Giles has more to say on steaks, and Indian:
"Maybe I enjoyed it so much because I spent sunsets and evenings in Fiesole (Hotel Villa Bonelli, great people). What I heard up there is that La Reggia, on the hike up to the Franciscan Convento, is considered by the townsfolk to serve up the best steak Florentine around.
"The interesting phenomenon, however, is the Indian Restaurant "Tandoori."

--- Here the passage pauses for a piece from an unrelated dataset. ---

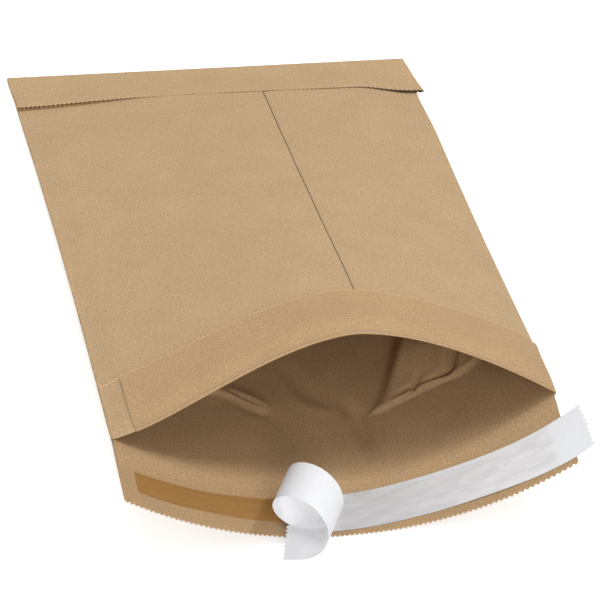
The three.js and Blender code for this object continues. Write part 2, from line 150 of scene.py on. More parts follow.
# Adhesive and liner
ADHESIVE_WIDTH = 14.0
ADHESIVE_FROM_FLAP_EDGE = 10.0
ADHESIVE_SIDE_MARGIN = 8.0
ADHESIVE_FILM = 0.12
ADHESIVE_WAVES = [(0.25, 17.0), (0.15, 6.1)]
LINER_WIDTH = 22.5
LINER_FILM = 0.14
LINER_FROM_FLAP_EDGE = 3.2
LINER_OVERHANG = 8.0
LINER_BOW = 2.4
LINER_BOW_LENGTH = 118.0
LINER_RIPPLE = 0.22
LIFT_OFF_LEFT_OF_CENTRE = 12.0
LIFT_START = 0.3
LIFT_LENGTH = 9.5
LIFT_ANGLE = math.radians(23.5)
CURL_RADIUS = 18.5
CURL_TIGHTENING_PER_RADIAN = 0.93
CURL_TURN = math.radians(325)
CURL_SKEW = math.radians(30.7)
CURL_HELIX = math.radians(13.8)
CURL_START = LINER_WIDTH * math.tan(CURL_HELIX) - LIFT_OFF_LEFT_OF_CENTRE
TAIL_LENGTH = 11.3
LIFT_CELLS = 12
CURL_CELLS = 90

# Colours: the liner where the adhesive greys it, and the glue of the laps
STUCK_LINER = (0.895, 0.893, 0.9)
DRIED_GLUE = (0.85, 0.77, 0.6)
WHITE = (1.0, 1.0, 1.0)

# Light: each lamp's name, place, aim, size and power
WORLD_LIGHT = 0.54
FLOOR_GLOW = 0.55
FLOOR_REACH = 6.0
FLOOR_LEVEL = -0.0004
LAMPS = [
    ("key", (-0.5, 0.0, 2.1), (0.0, 0.0, 0.0), 0.6, 9.0),
    ("side key", (1.05, 0.12, 1.9), (0.0, -0.05, 0.0), 0.3, 11.4),
    ("fill", (0.0, -2.1, 1.45), (0.0, -0.1, 0.02), 1.0, 12.6),
]

# The camera: azimuth, elevation and roll in degrees, and what it looks at from the far fold
CAMERA_ANGLES = (-17.916, 42.781, 8.002)
CAMERA_DISTANCE = 1.104456
CAMERA_TARGET = (0.011697, -0.203236)

# Where the flat envelope's far fold lies in the model's frame
SHIFT_Y = float(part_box("bottom_glue")[1][1]) * 1000 + GLUE_MARGIN


def smooth(share):
    share = np.clip(share, 0.0, 1.0)
    return share * share * (3 - 2 * share)


def eased(value, start, reach):
    """0 up to the start and 1 past the reach, softly between; a reach below 0 runs the other way"""
    return smooth((value - start) / reach)


def across_from_left(distance):
    return distance / HALF_WIDTH - 1


SEAM = across_from_left(SEAM_FROM_LEFT)
WEB_START = across_from_left(WEB_START_FROM_LEFT)
WEB_END = across_from_left(WEB_END_FROM_LEFT)
LIFT_RAMP = WEB_START - WEB_END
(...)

"Every night the place is packed with adventurous Italians trying what must be quite strange stuff for their palates. And the entertainment is a free part of the package. Monday nights features a belly dancer from Florida who studied the art in Egypt and shows it. Shows a lot, actually. On Wednesdays they have a "magician" who is really an amazing psychic. The management was quick to tell me that he isn't full Italian; his mother is Turkish. I'm still trying to get over my palm reading of last Wednesday night. Really incredible.
"Anyway, what a weird idea for Florence. And it is working, big time."